# Bulb?



## BUGGER (Nov 7, 2013)

I have 2x24 watt aquatic life fixture with 10k and ATI coral plus. I would like to replace the coral plus but not sure which bulb to get. Should I get 6500k or Roseate bulb to pair with the 10k? thanks


----------



## Zapins (Jul 28, 2004)

Yes the 6500k would work well. Two 10k bulbs looks a bit too blue and 10k lighting is on the upper range of acceptable lighting for freshwater plants. better to rely on lower K bulbs


----------



## BUGGER (Nov 7, 2013)

Zapins said:


> Yes the 6500k would work well.
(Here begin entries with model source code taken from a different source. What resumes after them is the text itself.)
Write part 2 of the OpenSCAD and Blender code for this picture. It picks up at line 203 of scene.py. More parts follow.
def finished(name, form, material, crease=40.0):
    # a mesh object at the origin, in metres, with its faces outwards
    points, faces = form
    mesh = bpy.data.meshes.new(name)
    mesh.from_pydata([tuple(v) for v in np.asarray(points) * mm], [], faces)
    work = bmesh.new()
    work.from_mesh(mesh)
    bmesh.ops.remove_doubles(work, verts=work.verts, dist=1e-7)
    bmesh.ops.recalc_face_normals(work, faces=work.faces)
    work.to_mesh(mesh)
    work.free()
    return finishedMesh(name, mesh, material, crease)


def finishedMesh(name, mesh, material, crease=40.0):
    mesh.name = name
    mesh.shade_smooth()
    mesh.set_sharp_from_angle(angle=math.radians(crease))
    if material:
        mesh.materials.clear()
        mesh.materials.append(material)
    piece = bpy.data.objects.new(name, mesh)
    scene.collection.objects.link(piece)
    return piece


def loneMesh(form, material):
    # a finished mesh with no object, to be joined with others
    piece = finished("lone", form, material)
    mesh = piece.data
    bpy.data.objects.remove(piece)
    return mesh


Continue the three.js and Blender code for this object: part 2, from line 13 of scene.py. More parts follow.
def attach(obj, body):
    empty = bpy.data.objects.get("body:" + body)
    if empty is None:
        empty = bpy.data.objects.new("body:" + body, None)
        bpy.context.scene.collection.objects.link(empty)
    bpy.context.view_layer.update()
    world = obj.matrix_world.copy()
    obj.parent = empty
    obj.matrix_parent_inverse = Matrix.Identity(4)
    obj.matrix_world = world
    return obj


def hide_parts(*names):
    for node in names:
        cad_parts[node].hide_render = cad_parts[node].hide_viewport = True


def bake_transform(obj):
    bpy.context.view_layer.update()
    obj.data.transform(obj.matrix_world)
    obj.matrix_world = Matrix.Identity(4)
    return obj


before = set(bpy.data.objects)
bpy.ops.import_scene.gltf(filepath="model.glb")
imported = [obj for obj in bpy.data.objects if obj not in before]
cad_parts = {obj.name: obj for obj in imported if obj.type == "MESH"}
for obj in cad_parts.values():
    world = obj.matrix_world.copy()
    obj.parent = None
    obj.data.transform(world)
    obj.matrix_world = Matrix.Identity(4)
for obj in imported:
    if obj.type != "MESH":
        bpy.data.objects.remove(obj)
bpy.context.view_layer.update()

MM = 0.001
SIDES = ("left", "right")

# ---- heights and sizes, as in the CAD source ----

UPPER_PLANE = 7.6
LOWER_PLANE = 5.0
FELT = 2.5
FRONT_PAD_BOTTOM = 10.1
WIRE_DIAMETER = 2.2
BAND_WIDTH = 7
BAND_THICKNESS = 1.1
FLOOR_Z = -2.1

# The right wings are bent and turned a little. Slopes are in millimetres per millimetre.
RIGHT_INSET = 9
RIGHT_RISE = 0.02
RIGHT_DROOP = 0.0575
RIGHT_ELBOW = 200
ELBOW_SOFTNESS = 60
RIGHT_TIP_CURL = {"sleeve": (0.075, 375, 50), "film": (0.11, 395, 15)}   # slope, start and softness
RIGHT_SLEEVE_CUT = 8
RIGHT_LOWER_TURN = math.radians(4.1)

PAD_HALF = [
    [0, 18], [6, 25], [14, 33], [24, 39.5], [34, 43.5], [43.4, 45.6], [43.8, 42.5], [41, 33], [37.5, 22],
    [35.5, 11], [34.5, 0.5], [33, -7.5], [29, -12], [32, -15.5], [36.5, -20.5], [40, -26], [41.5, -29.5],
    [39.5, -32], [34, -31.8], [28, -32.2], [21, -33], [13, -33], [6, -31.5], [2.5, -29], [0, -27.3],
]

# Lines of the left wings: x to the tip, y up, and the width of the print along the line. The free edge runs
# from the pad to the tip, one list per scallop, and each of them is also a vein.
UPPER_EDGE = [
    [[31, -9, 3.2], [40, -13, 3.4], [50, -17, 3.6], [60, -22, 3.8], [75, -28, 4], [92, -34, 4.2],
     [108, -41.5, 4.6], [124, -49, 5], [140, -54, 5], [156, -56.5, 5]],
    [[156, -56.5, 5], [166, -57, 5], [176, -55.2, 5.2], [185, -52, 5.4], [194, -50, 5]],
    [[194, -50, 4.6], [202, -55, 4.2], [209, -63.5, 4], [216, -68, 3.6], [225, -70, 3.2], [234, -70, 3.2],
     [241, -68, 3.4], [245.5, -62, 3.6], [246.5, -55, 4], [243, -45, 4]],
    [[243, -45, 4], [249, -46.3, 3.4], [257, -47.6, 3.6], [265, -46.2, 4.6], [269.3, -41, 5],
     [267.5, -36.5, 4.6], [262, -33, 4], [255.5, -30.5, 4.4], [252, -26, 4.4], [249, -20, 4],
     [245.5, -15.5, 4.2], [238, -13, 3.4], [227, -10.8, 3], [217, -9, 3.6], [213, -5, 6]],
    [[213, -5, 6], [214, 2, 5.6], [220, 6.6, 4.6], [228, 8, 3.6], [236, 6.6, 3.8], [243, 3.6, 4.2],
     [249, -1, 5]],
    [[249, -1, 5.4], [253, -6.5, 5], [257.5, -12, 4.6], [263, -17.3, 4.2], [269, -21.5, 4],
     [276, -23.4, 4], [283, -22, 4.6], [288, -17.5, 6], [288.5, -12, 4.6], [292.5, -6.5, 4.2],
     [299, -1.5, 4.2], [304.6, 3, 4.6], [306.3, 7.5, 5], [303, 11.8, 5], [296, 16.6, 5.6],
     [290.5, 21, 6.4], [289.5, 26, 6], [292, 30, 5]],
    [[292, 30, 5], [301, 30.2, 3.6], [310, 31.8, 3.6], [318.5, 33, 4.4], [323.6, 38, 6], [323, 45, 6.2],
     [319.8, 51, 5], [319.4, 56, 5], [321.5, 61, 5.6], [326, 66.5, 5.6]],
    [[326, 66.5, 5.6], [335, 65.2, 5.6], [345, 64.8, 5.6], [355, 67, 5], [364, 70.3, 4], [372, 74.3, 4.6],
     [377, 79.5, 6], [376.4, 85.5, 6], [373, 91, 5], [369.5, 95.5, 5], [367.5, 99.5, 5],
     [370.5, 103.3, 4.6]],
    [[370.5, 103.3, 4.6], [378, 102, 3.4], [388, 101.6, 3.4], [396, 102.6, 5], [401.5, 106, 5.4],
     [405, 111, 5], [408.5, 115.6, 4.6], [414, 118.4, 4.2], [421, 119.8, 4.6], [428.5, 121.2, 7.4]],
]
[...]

Two 10k bulbs looks a bit too blue and 10k lighting is on the upper range of acceptable lighting for freshwater plants. better to rely on lower K bulbs


Sounds good, I'll pick one up, thanks


----------



## BUGGER (Nov 7, 2013)

Is this ok for 6500k bulb?
http://www.amazon.com/Zoo-Med-Trich...=1384783783&sr=8-8&keywords=zoo+med+ultra+sun


----------



## Zapins (Jul 28, 2004)

That looks like the right bulb. Just make sure it is the right type for your fixture. I.e. you can't use a t5 ho bulb in a t5 fixture, it must also be a t5 ho fixture.


----------



## BUGGER (Nov 7, 2013)

Zapins said:


> That looks like the right bulb. Just make sure it is the right type for your fixture. I.e. you can't use a t5 ho bulb in a t5 fixture, it must also be a t5 ho fixture.


Ok thanks, I got aquatic life t5ho fixture.


----------